Sunday, January 13, 2013

Heart to Heart talk

Dear diary,
we had heart to heart talk yesterday...heart wrenching when he said that he's sooooo dissapointed with my attitude..my anger, my-not-so-favorful-answer-to-his-questions sometimes, the 'claimed disrespect'..
gosh...he's been keeping these in his heart all this while..he''s hurt by me.
he's not happy because of me..
i broke his heart with my egoistic and idiotic attitude.
he's hurt by my anger..

oh Allah, seandainya umurku tidak panjang aku tidak mahu menghabiskan sisa usiaku mendapat dosa kerana derhaka pada suamiku. Aku memohon dalam waktu yang sedikit ini untuk menjadi isteri yang solehah dan menjadi isteri yang sentiasa dingatan suamiku sehingga ke akhir hayatku.

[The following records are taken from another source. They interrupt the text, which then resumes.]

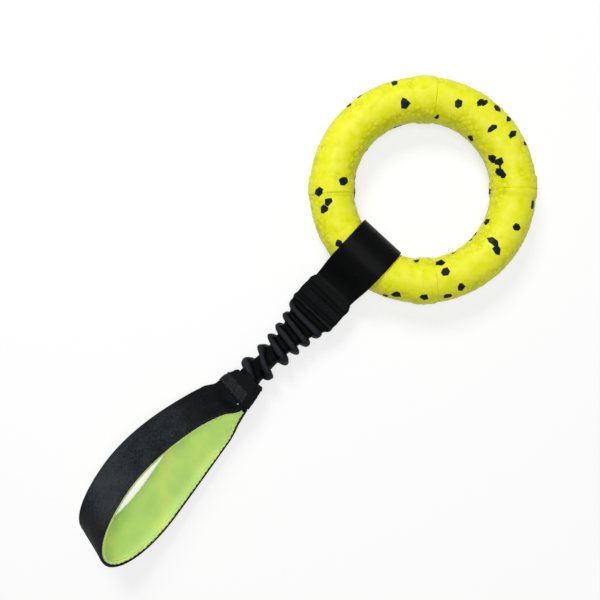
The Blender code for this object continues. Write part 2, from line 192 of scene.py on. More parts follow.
# Sewn tab
TAB_START_WIDTH = 0.0225
TAB_WALL = 0.0010
TAB_CORNER_RADIUS = 0.0014
TAB_SHOULDER_CUT = 0.0024
TAB_SHOULDER_LENGTH = 0.009
TAB_SLANT = 0.0016
TAB_SET_BACK = 0.0006
TAB_MOUTH_PINCH = 0.0006
TAB_END_ROUNDING = 0.0009
TAB_ROUNDED_LENGTHS = (0.0020, 0.004)
TAB_HEM_HEIGHT = 0.00035
TAB_HEM_EDGES = (0.0006, 0.0022, 0.0030)
TAB_ROUGHNESS = ((0.00022, 0.0016), (0.00012, 0.0008))
TAB_SMOOTH_LENGTHS = (0.003, 0.005)
TAB_STITCH_PITCH = 0.00032
TAB_STITCH_JITTER = (0.0006, 0.00015)
TAB_THREAD_SHARE = 0.40
TAB_THREAD_RISE = (0.00005, 0.00022, 0.00032)
TAB_STITCH_ROWS = ((0.0076, 0.0096), (0.0091, 0.0112), (0.0108, 0.0129), (0.0125, 0.0148))
TAB_TILT = math.radians(36.0)

# Hand loop
HANDLE_WIDTH = 0.032
HANDLE_MOUTH_WIDTH = 0.0270
HANDLE_FLARE_LENGTH = 0.026
MOUTH_SPREAD_SHARE = 0.46
MOUTH_SPREAD_LENGTH = 0.0010
HANDLE_WEBBING_THICKNESS = 0.0015
HANDLE_LENGTH_IN_TAB = 0.0098
LINING_THICKNESS = 0.0020
LINING_END_THICKNESS = 0.0006
LINING_SKIVED_SHARE = 0.12
LINING_START_SHARE = 0.020
LOOP_LENGTH = TAB_MOUTH_PLACE.x - HANDLE_LOW.x
LOOP_OPENING = 0.0464
LOOP_PARTING_POWER = 0.83
LOOP_LEAVING_SHARE = 0.08
LOOP_DRIFT = 0.0166
LOOP_OPENING_TILT = math.radians(38.0)
LOOP_MEAN_TILT = math.radians(32.8)
LOOP_TILT_SWING = math.radians(20.5)
LOOP_SETTLING_SHARE = 0.21
HANDLE_EDGE_RADIUS = 0.0005
LINING_EDGE_RADIUS = 0.0007
SEAM_INSET = 0.0022
SEAM_GROOVE_WIDTH = 0.0005
SEAM_GROOVE_DEPTH = 0.00010
RIPPLE_SIZE = 0.014
RIPPLE_HEIGHT = 0.00016
LINING_GROOVE_INSET = 0.0017
LINING_GROOVE_WIDTH = 0.0007
LINING_GROOVE_DEPTH = 0.00018
DIMPLE_SIZE = 0.011
DIMPLE_DEPTH = 0.00024
LINING_DRAWN_WIDTH = 0.0035
LINING_UNEVEN_SIZE = 0.005
SMOOTH_EDGE = (0.0025, 0.006)
LINING_SMOOTH_EDGE = (0.0020, 0.006)
# Where the webbing is painted paler as a painted sheen, as distances along it from the tab
PAINTED_SHEEN_FROM = (0.028, 0.055)
PAINTED_SHEEN_MOST = (0.078, 0.108)
PAINTED_SHEEN_TO = (0.112, 0.140)
PAINTED_SHEEN_SELVEDGE = (0.0011, 0.0005)
PAINTED_SHEEN_SHARES = (0.55, 0.45, 0.5)

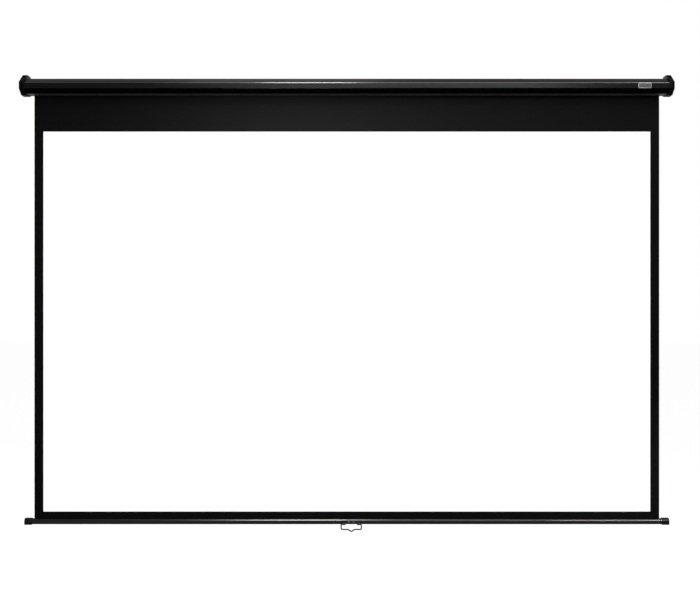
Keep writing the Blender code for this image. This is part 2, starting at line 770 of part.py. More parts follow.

aku tolak ke tepi rasa kecil hatiku ...
aku buang rasa ego ku jauh-jauh...
walau apa yg aku rasa terkilan sekian lama itu, aku pula perlu pendam demi suamiku..
kali ini biar aku yg berkorban untuk suamiku...
kali ini biar aku yg rasa perit & pedih memendam rasa..
semua demi kebahagiaan suami aku..
aku perlu tambah rasa hormat, sayang & kasihan aku pada suamiku biar apapun situasinya..
aku nak dia pula bahagia..

Friday, January 04, 2013

If...

kalau dia kenyang.. dia diam x tanya org lain lapar ke tak walaupon time tu dh lunch hour..

dgn kawan ofis dia blh citer mcm2... everything... tp dgn wife diam x reti bercerita apa2..semuaaaa kena tunggu ditanya baru ada cerita... walau cerita tu very important n he knows his wife is waiting for the result or related stories to it but somehow it slips off his mind when he comes home...

when the needs arise then only he will come n gosok2 me but when he's not in da mood... plthhh .... duduk jauh sebatu walau dlm rumah sendiri tp kalau when he needs me pandai plak semua nak kena dekat2.. heyy... sometimes maybe our mood dun match each other' s time but hey c'mon pls respond when i need it too... not just yr mood..

and here i tot that taking yr spouse as yr best friend ...hmmm...
dun blame me if i start to do da same thing to u... not that i want to but somehow yr attitude changes me!!!